Another two day strike has been called at the DP World Australia container terminal at Port Botany, Sydney, Australia, as the longshoreman’s strike intensifies. The new strikes follow hot from a series of strikes around Australia last week including a four day strike in Melbourne.
Local experts predict that neither side will back down.
The new strike will start at 06:00 a.m. on Thursday July 18 and will last for 48 hours. That means that the last time zone at the DP World Australia Terminal, Port Botany, will be 05:00 a.m. on the same day and the gates will close at 06:00 “sharp”. Operations will resume at 06:00 a.m. two days later.
Thursday’s 48 hour strike at Port Botany is not the only strike this coming week. Early in the morning of Tuesday July 16, a 24 hour strike has been declared at the DPW container terminal in the east coast port of Fremantle. It will run from 06:00 a.m. on Saturday July 20. FreightWaves has also heard of rumours of stoppages to be declared at DPWA’s container terminal at the Port of Brisbane. However, we have been unable to confirm if that industrial action is taking place.
Conflict: the root cause
The cause of the conflict is rooted in Australian employment law.
Australian workers, should they so choose, have the right to negotiate with their employer to create a company-wide type of collective employment contract called an “Enterprise Bargaining Agreement”. Each EBA lasts for three years. Work can continue even when an EBA is expired and the workers continue to work under the existing (albeit expired) conditions. Workers are then given back-pay when the new EBA is agreed.
The last DP World Australia EBA ran out in February 2019 but the company and the workers’ representative, the militant Maritime Union of Australia (MUA), have been negotiating for a new EBA from September 2018.
Workers are allowed to take industrial action to force their employers to come to, and do a deal at, the negotiating table.
Conflict: points of contention
The key conflict areas in this dispute are port automation and the removal of income protection insurance.
Maritime Union of Australia Assistant National Secretary Warren Smith said: “we want job saving protections and commitments from the company in the advent they decide to automate. If they aren’t automating then we want DP World to commit to that for the life of the agreement. We reject our traditional work being outsourced. It is a union-busting exercise and we are prepared to fight it. Our jobs are not for sale to the lowest bidder.”
He also took aim at the proposal to eliminate income protection insurance.
“DPW have tried to remove income protection insurance from workers.
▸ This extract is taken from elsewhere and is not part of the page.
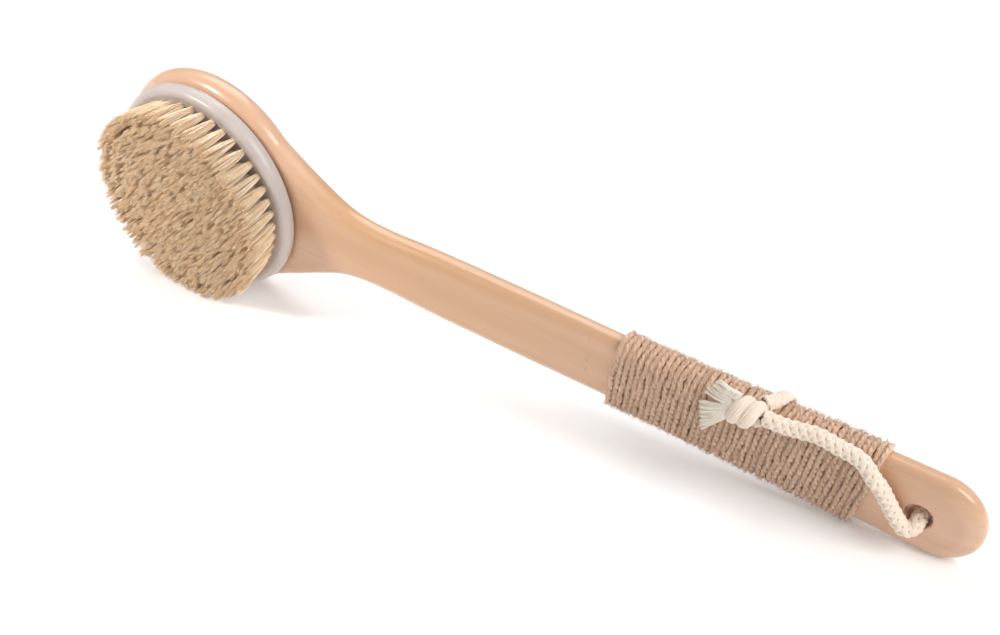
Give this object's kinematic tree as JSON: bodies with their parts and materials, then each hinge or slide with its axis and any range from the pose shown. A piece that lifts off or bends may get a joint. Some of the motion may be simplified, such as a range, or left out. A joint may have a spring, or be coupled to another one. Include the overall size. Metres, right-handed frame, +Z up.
{
  "type": "body dry brush",
  "caption": "Long-handled wooden body brush: round head of stiff natural bristle tufts in a plastic base, twine-wrapped grip and a knotted cotton hanging cord through the handle's end",
  "frame": {"origin": "on the surface that the brush lies on, under the centre of the box of the brush without its cord", "axes": "+X runs along the handle from the bristle head to the hanging hole, -Y is the side that the bristles face, +Z is up with the brush lying on its long narrow side"},
  "size_m": [0.3782, 0.0508, 0.0925],
  "materials": {
    "wood": "clear semi-gloss lacquer on pale wood",
    "plastic": "milky, slightly translucent, smooth",
    "bristle": "stiff pale natural bristle, cut level",
    "twine": "two-ply twisted jute twine, slightly fuzzy",
    "cotton": "braided natural cotton, matt"
  },
  "bodies": {
    "root": {"wood_handle": "wood", "bristle_base": "plastic", "tuft_ring_1": "bristle", "tuft_ring_2": "bristle", "tuft_ring_3": "bristle", "tuft_ring_4": "bristle", "tuft_ring_5": "bristle", "tuft_ring_6": "bristle", "tuft_ring_7": "bristle", "tuft_ring_8": "bristle", "twine_wrap": "twine", "hanging_cord": "cotton", "cord_knot": "cotton", "cord_tail_upper": "cotton", "cord_tail_lower": "cotton"}
  },
  "joints": []
}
We don’t accept workers and their families being left worse off because DPW wants to use income protection and the welfare of our families as a bargaining chip”, Smith said.
Income protection insurance explained
The purpose of income protection insurance is to provide all workers with a capped replacement wage if an employee cannot work due to personal injury or illness.
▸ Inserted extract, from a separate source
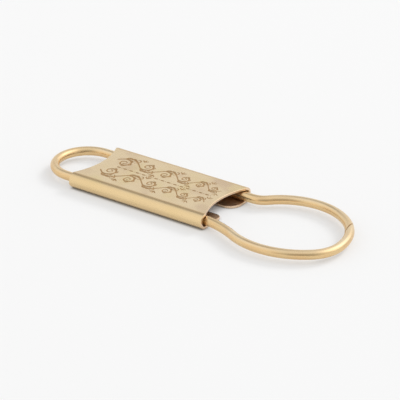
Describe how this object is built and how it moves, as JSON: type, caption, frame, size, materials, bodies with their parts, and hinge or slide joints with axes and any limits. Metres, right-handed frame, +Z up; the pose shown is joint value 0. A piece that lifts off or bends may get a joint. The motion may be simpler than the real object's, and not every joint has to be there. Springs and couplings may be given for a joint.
{
  "type": "keychain bottle opener",
  "caption": "Flat brass sheet sleeve that slides on a bent round wire with a small hanging loop and a large open loop; carries keys and lifts bottle caps.",
  "frame": {"origin": "on the surface the object lies on, under the centre of the small loop's half circle, from which it hangs", "axes": "+X along the wire's legs from the small loop to the big loop, +Y to the rear side, +Z up, out of the flat top plate"},
  "size_m": [0.1102, 0.0379, 0.0051],
  "materials": {
    "sheet_brass": "satin, lightly brushed, unlacquered",
    "wire_brass": "satin, drawn wire, unlacquered"
  },
  "bodies": {
    "ring": {"wire_ring": "wire_brass"},
    "slider": {"sleeve": "sheet_brass"}
  },
  "joints": [
    {"name": "sleeve_slide", "type": "slide", "parent": "ring", "child": "slider", "axis": [1, 0, 0], "range_m": [-0.015, 0.002]}
  ]
}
In the previous round of enterprise bargaining, the Union secured the right for workers to have income protection insurance. It was paid for by diverting up to two percent of employee pay into an insurance fund.
Under Australian employment law, workers are also entitled to ten days employer-paid “personal leave” at full pay. Personal leave is normally taken by employees when they are sick or if they are caring for an immediate member of the family who is sick. The unused portion of personal leave accumulates from year to year. So an employee who works for two years and doesn’t take any personal leave will have twenty days of accumulated entitlement. A three-year worker, provided no personal leave had been taken, would have thirty days, and so on.
Under the terms of the last EBA, if a sick worker was paid income protection insurance while ill, then the worker would not also have to claim a day of statutory personal leave. So if the payment income protection insurance payments were stopped for any reason then the employee could then start claiming his or her legal entitlement to personal leave.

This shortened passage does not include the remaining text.